Task input:
==============================
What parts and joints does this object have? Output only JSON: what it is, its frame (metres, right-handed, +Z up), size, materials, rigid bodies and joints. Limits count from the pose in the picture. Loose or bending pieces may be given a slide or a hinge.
==============================
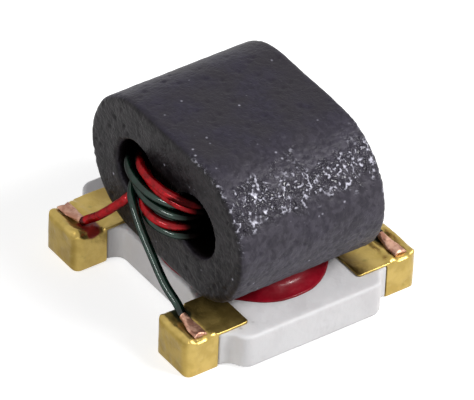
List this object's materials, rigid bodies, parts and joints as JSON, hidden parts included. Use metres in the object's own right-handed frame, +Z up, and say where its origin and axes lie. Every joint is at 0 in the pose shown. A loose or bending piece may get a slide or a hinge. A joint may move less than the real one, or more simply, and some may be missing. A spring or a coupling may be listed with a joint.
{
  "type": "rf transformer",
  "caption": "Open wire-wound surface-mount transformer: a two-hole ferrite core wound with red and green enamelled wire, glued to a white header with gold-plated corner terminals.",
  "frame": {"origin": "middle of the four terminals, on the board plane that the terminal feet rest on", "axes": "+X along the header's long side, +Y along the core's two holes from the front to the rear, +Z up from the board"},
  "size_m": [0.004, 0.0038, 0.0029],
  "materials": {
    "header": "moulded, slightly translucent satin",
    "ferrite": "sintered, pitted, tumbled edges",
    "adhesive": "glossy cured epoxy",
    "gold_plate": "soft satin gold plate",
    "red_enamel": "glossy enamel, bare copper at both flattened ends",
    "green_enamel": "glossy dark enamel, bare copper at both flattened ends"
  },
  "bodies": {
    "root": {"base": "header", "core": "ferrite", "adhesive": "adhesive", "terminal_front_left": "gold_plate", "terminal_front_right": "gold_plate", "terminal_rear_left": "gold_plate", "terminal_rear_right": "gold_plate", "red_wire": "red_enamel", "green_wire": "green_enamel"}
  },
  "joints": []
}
==============================
What the task requires:
Among the lines above, count those containing the word "from" and give nothing but the result.

Result of the exercise:
2